A perfect example is today, I went to my preferred #medicalcannabisdispensary #urbanwellness in the need of replenishing what would in a sense be a #medicalmarijuana "#prescription #refill for the month.
For those who don't know, the #disease I suffer from, my #chronicillness, the cause of my #constant and very #chronicpain is called
With the small possibility of one day going in #remission for 3-4 years max as well as this "remission" isn't quite how you think it would be.
I will not be be "pain free" it means my pain would be "reduced" to more of a pain, that is easier to maintain. Yeah because apparently, there is such a thing as "maintainable pain". So for me, I will be on some form of a pain management regimen for the rest of my life.
I'm 29 years old, I still have so much of a life to live, dreams to achieve, goals to accomplish, adventures to experience. I owe it to myself to make every attempt to live not just be alive, but to actually live. Living in a perpetually revolving labyrinth of with chronic pain, circulating throughout my day; consuming my life. Rendering me chained to my bed, a prisoner in my home.
I don't intend go live my life being held hostage by my disease.
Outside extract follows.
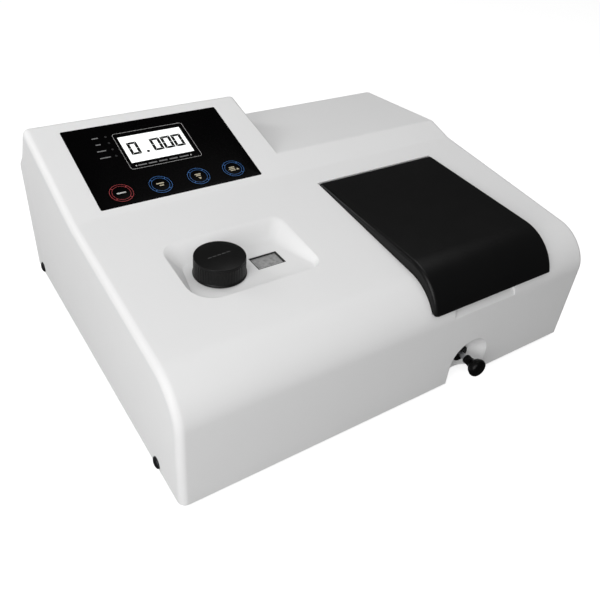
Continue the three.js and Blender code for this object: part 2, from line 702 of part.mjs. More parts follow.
// A concave mirror: a disc on a foot, its face hollowed by a large sphere.
function collimatingMirror() {
  const { radius, x, curveRadius, y } = MIRROR;
  const middle = BEAM.z + 2;
  const disc = bar("x", radius, x, [0, y, middle], { sides: 24 });
  const sphere = new THREE.SphereGeometry(curveRadius, 48, 24);
  const curve = sphere.translate(x[1] - 3 + curveRadius, y, middle);
  const foot = block([x[0], x[1] - 0.5], around(y, 12), [OPTICS.base[1] + OPTICS.wall + 2 * GAP, 28]);
  return cut(joined(disc, foot), solidOf(curve));
}

const MIRROR = { radius: 27, x: [36, 44], y: BEAM.y, curveRadius: 160 };
const LAMP = { x: OPTICS.slitX, y: 226 };
const LAMP_HOUSE = { width: 58, y: [192, 262], z: [9.4, 96], sheet: 1.5, windowRadius: 9 };
const LAMP_SLOTS = { count: 5, pitch: 9, width: 4, z: [60, 88] };

function lampHouse() {
  const { width, y, z, sheet, windowRadius } = LAMP_HOUSE;
  const outer = block(around(LAMP.x, width / 2), y, z);
  const inner = block(around(LAMP.x, width / 2 - sheet), grown(y, -sheet), [z[0] + sheet, z[1] + 20]);
  const window = bar("y", windowRadius, around(y[0], 8), [LAMP.x, 0, BEAM.z], { sides: 24 });
  const slots = Array.from({ length: LAMP_SLOTS.count }, (_, i) => {
    const x = LAMP.x + (i - (LAMP_SLOTS.count - 1) / 2) * LAMP_SLOTS.pitch;
    return block(around(x, LAMP_SLOTS.width / 2), around(y[1], 6), LAMP_SLOTS.z);
  });
  return cut(outer, inner, window, ...slots);
}

function halogenLamp() {
  const profile = [
    [0, 31.5], [2.4, 31.5], [2.4, 37], [4.8, 38.5], [5.6, 42], [5.6, 48], [4.2, 52.5], [1.4, 55], [0, 55.4],
  ];
  return turned("z", profile, [0, 0, 0], 24);
}

function lampHolder() {
  const post = block(around(0, 5), [8, 14], [LAMP_HOUSE.z[0] + 2, 30]);
  const socket = block(around(0, 9), [-8, 14], [21, 31]);
  return cut(joined(post, socket), bar("z", 3, [28, 40], [0, 0, 0], { sides: 16 }));
}

function condenserLens() {
  const profile = [[0, -4.5], [5, -3.6], [9.5, -1.2], [9.5, 1.2], [5, 3.6], [0, 4.5]];
  return turned("y", profile);
}

function detectorHousing() {
  const outer = block([398, 440], [78, 122], [OPTICS.base[1] + GAP, 76]);
  const eye = bar("x", 8, [390, 425], [0, BEAM.y, BEAM.z], { sides: 24 });
  const connector = block([408, 430], [120, 128], [50, 64]);
  return cut(joined(outer, connector), eye);
}

// ---------------------------------------------------------------------------------------------
// Keypad panel and electronics

function panelOverlay() {
  const sheet = block(OVERLAY.x, OVERLAY.v, [-0.5, 0.2]);
  const through = around(0, 3);
  const screen = block(grown(SCREEN.x, GAP), grown(SCREEN.v, GAP), through);
  const keys = KEYS.x.map((x) => bar("z", KEYS.radius + GAP, through, [x, KEYS.v, 0]));
  const lamps = LAMPS.v.map((v) => bar("z", LAMPS.radius + GAP, through, [LAMPS.x, v, 0], { sides: 16 }));
  return cut(sheet, screen, ...keys, ...lamps);
}

function displayScreen() {
  const module = block(MODULE.x, MODULE.v, [MODULE.back, -1]);
  return joined(module, block(SCREEN.x, SCREEN.v, [-2, 0]));
}

function key() {
  const cap = bar("z", KEYS.radius, [-2.2, 0.4]);
  return joined(cap, bar("z", 3.5, [-5, -2], [0, 0, 0], { sides: 16 }));
}

function displayBoard() {
  const sheet = block([40, 194], [10, 114], [-12.6, -11]);
  const switches = KEYS.x.map((x) => block(around(x, 3), around(KEYS.v, 3), [-11.5, -5.8]));
  const stand = block([84, 148], [62, 98], [-11.5, -8.4]);
  return joined(sheet, ...switches, stand);
}

function mainBoard() {
  const sheet = block([252, 366], [276, 362], [12, 13.6]);
  const chips = [
    [[262, 290], [290, 308], [13, 17]],
    [[300, 318], [288, 298], [13, 17]],
    [[262, 282], [322, 346], [13, 26]],
    [[330, 356], [284, 300], [13, 22]],
    [[300, 344], [316, 328], [13, 20]],
  ];
  const canPlaces = [[318, 346], [334, 346], [296, 342]];
  const cans = canPlaces.map(([x, y]) => bar("z", 6, [13, 34], [x, y, 0], { sides: 16 }));
  return joined(sheet, ...chips.map((size) => block(...size)), ...cans);
}

const TRANSFORMER = { x: [384, 444], y: [300, 352], z: [3, 62] };

function transformer() {
  const { x, y, z } = TRANSFORMER;
  const core = block([x[0] + 4, x[1] - 4], [y[0] + 14, y[1] - 14], [z[0] + 3, z[1]]);
  const coil = block([x[0] + 12, x[1] - 12], y, [z[0] + 12, z[1] - 10]);
  const strap = block(x, [y[0] + 16, y[1] - 16], [z[0], z[0] + 4]);
  return joined(core, coil, strap);
}

// ---------------------------------------------------------------------------------------------
// Assembly

panelGroup.position.set(0, PANEL.y, topAt(PANEL.y));
panelGroup.rotation.x = Math.atan(PANEL.slope);

function addCase() {
  addPiece("top_cover", "cover", topCover());
  addPiece("base_tray", "sheet", baseTray());
  const corners = { front_left: [0, 0], front_right: [1, 0], rear_left: [0, 1], rear_right: [1, 1] };
  for (const [corner, [right, rear]] of Object.entries(corners)) {
    const x = right ? WIDTH - FOOT.inset : FOOT.inset;
    const y = rear ? DEPTH - FOOT.inset : FOOT.inset;
    addPiece("foot_" + corner, "rubber", foot(), [x, y, -FOOT.height]);
    const screwAt = [right * WIDTH, SCREW.y[rear], SCREW.z];
    const screw = addPiece("side_screw_" + corner, "screw", sideScrew(), screwAt);
    screw.rotation.z = right ? Math.PI : 0;
  }
  addPiece("rear_panel", "sheet", rearPanel());
  addPiece("power_inlet", "lid", powerInlet());
  addPiece("switch_frame", "lid", rockerFrame());
  addPiece("power_rocker", "lid", powerRocker(), [ROCKER.x, ROCKER.y, ROCKER.z]);
  addPiece("data_port", "steel", dataPort());
}

function addSampleCompartment() {
  addPiece("sample_lid", "lid", sampleLid());
  const pinSpan = HINGE_EAR + 3;
  const earStarts = { left: LID.x[0] + LID.wall + 1, right: LID.x[1] - LID.wall - 1 - HINGE_EAR };
  for (const [side, x] of Object.entries(earStarts)) {
    const pinX = side === "left" ? x - 3 : x;
    addPiece("hinge_bracket_" + side, "sheet", hingeBracket(), [x, 0, 0]);
    addPiece(
      "hinge_pin_" + side,
      "steel",
      bar("x", LID_PIVOT.pin, [0, pinSpan], [0, 0, 0], { sides: 16 }),
      [pinX, LID_PIVOT.y, LID_PIVOT.z],
    );
  }
  addPiece("sample_chamber", "lid", sampleChamber());
  addPiece("cuvette_rack", "cast", cuvetteRack());
  RAIL.x.forEach((x, i) => {
    const rail = bar("y", RAIL.radius, grown(CHAMBER.y, -CHAMBER.wall - GAP), [0, 0, 0], { sides: 16 });
    addPiece("rack_rail_" + ["left", "right"][i], "steel", rail, [x, 0, ROD.z]);
  });
  addPiece("rack_rod", "steel", bar("y", ROD.radius, ROD.y), [ROD.x, 0, ROD.z]);
  addPiece("rod_knob", "lid", rodKnob(), [ROD.x, 0, ROD.z]);
  addPiece("rod_bush", "lid", rodBush(), [ROD.x, 0, ROD.z]);
}

function addWavelengthDrive() {
  const atKnob = [KNOB.x, KNOB.y, 0];
  const atDial = [dialX, dialY, 0];
  addPiece("wavelength_knob", "lid", wavelengthKnob(), atKnob);
  addPiece("knob_shaft", "steel", bar("z", SHAFT_RADIUS, [SHAFT_BOTTOM, KNOB.top - 4]), atKnob);
  addPiece("shaft_bush", "brass", shaftBush(), atKnob);
  addPiece("drive_pinion", "brass", drivePinion(), atKnob);
  addPiece("dial_gear", "brass", dialGear(), atDial);
  addPiece("dial_disc", "dial", bar("z", DIAL.radius, DIAL.z, [0, 0, 0], { sides: 48 }), atDial);
  const pane = block(grown(WINDOW.x, -GAP), grown(WINDOW.y, -GAP), [RECESS.floor - 2.6, RECESS.floor - 1.4]);
  addPiece("dial_window", "glass", pane);
}

function addOptics() {
  addPiece("optical_base", "cast", opticalBase());
  addPiece("monochromator_housing", "cast", monochromatorHousing());
  addPiece("monochromator_cover", "sheet", monochromatorCover());
  addPiece("grating_table", "brass", gratingTable(), [GRATING.x, GRATING.y, 0]);
  const tableTop = OPTICS.base[1] + OPTICS.wall + GAP + TABLE.high;
  const plate = block(around(0, GRATING.thickness / 2), around(0, GRATING.side / 2), [0, GRATING.side]);
  const grating = addPiece("grating", "glass", plate, [GRATING.x, GRATING.y, tableTop + GAP]);
  grating.rotation.z = GRATING.turn;
  addPiece("collimating_mirror", "glass", collimatingMirror());
  addPiece("exit_slit", "steel", slitPlate(), [OPTICS.boxX[1] + GAP, BEAM.y, BEAM.z]);
  const entranceAt = [OPTICS.slitX, OPTICS.boxY[1] + GAP, BEAM.z];
  const entrance = addPiece("entrance_slit", "steel", slitPlate(), entranceAt);
  entrance.rotation.z = Math.PI / 2;
  addPiece("lamp_house", "sheet", lampHouse());
  addPiece("lamp_holder", "dial", lampHolder(), [LAMP.x, LAMP.y, 0]);
  addPiece("halogen_lamp", "glass", halogenLamp(), [LAMP.x, LAMP.y, 0]);
  addPiece("condenser_lens", "glass", condenserLens(), [LAMP.x, LAMP_HOUSE.y[0] + 12, BEAM.z]);
  addPiece("detector_housing", "cast", detectorHousing());
}

function addElectronics() {
  addPiece("panel_overlay", "overlay", panelOverlay(), [0, 0, 0], panelGroup);
  addPiece("display_screen", "screen", displayScreen(), [0, 0, 0], panelGroup);
  KEYS.names.forEach((name, i) => {
    addPiece(name, i === 0 ? "redKey" : "blueKey", key(), [KEYS.x[i], KEYS.v, 0], panelGroup);
  });
  LAMPS.v.forEach((v, i) => {
    const lamp = bar("z", LAMPS.radius, [-9, 0.3], [0, 0, 0], { sides: 16 });
    addPiece("indicator_" + (i + 1), "lamp", lamp, [LAMPS.x, v, 0], panelGroup);
  });
  addPiece("display_board", "board", displayBoard(), [0, 0, 0], panelGroup);
  addPiece("main_board", "board", mainBoard());
  addPiece("transformer", "winding", transformer());
}

addCase();
addSampleCompartment();
addWavelengthDrive();
addOptics();
addElectronics();
caseGroup.add(panelGroup);

caseGroup.position.set(-WIDTH / 2, -(ROD_KNOB_FRONT + DEPTH) / 2, FOOT.height);
instrument.add(caseGroup);

export default instrument;
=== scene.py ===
"""Looks for a benchtop spectrophotometer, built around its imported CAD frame.

Lengths named here are millimetres in the case frame: X from the cover's left wall, Y from its
front face, Z from its lower edge. MM turns them into Blender's metres.
"""

import json
import math

import bmesh
import bpy
from mathutils import Matrix, Vector


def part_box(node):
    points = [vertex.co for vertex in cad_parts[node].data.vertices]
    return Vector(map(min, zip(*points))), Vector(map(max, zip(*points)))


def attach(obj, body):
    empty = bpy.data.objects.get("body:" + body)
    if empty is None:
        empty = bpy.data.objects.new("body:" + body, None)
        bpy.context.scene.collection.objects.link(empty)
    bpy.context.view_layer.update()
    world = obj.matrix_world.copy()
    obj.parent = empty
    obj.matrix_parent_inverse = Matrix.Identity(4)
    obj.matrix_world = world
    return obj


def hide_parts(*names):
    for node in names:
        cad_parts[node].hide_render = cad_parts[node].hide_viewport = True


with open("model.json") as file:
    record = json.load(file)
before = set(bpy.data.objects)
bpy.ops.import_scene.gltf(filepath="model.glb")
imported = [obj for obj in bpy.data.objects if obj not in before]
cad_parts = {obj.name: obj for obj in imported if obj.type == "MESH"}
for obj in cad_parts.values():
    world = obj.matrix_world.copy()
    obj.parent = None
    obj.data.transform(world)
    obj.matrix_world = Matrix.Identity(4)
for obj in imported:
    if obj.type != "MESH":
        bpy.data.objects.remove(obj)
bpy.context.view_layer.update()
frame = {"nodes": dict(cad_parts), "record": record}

MM = 0.001
COVER_LOW, COVER_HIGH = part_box("top_cover")
WIDTH = (COVER_HIGH.x - COVER_LOW.x) / MM
DEPTH = (COVER_HIGH.y - COVER_LOW.y) / MM

# The cover's side outline, as in the CAD part
WALL = 3.0
EDGE_ROUND = 7.0
TOP_SLOPE = 0.107
TOP_HEIGHT = 121.0
NOSE_RADIUS = 45.3
NOSE_TIP = (0.0, 90.3)
PANEL_Y = 217.2
PANEL_SLOPE = 0.3
DECK_FRONT_Y = 248.4
DECK_BACK = (374.7, 144.7)
HOUSING_WIDTH = 232.7
HOUSING_BACK_Y = 347.3
BACK_EDGE = (391.0, 130.0)
BACK_WALL_Z = 126.0
CREASE_ROUND = 30.0
HOUSING_BACK_ROUND = 7.4
DECK_FRONT_ROUND = 12.0
BACK_ROUND = 8.0
WALL_ROUND = 11.0

# The lid
LID_SLOPE = 0.043
LID_HEIGHT = 135.25
LID_RADIUS = 47.7
LID_TIP = (-1.0, 101.6)
LID_WALL = 2.5
LID_ROUND = 3.5
HINGE_BARREL = 6.0
FIT_GAP = 0.4


def case_box(node):
    """The low and high corners of a CAD node's box in the case frame."""
    return [(corner - COVER_LOW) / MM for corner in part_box(node)]


def middle(box):
    """The centre of a (low, high) box."""
    return (box[0] + box[1]) / 2


def top_at(y):
    return TOP_HEIGHT + TOP_SLOPE * y


def panel_at(y):
    return top_at(PANEL_Y) + PANEL_SLOPE * (y - PANEL_Y)


CASE_MATRIX = Matrix.Translation(COVER_LOW) @ Matrix.Scale(MM, 4)
PANEL_TILT = math.atan(PANEL_SLOPE)
PANEL_MATRIX = (
    CASE_MATRIX @ Matrix.Translation((0, PANEL_Y, top_at(PANEL_Y))) @ Matrix.Rotation(PANEL_TILT, 4, "X")
)


# Mesh helpers: every shape is drawn in millimetres, then placed by a matrix.


def new_object(name, data):
    obj = bpy.data.objects.new(name, data)
    bpy.context.scene.collection.objects.link(obj)
    return obj


def reshade(obj, angle=32):
    """Smooth shading, with sharp edges where faces turn by more than the angle."""
    obj.data.shade_smooth()
    obj.data.set_sharp_from_angle(angle=math.radians(angle))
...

I dispose the fact that in order to get out of bed everyday, to actually walk, I have to take opiates and specific nerve pain medication, medications that at some point can cause damaging effects to my kidneys. To make matters worse, those medications hardly put a dent in my pain.
If that means I smoke, eat, drink or ingest Cannabis in anyway to allow myself the luxury of:
*Getting out of Bed *Brush my Hair
*Take a Shower *Make food or even just eat a meal
Yes, I will.
I have a problem with anyone who tries to take my ability to have a happy, dare I say decent quality of life.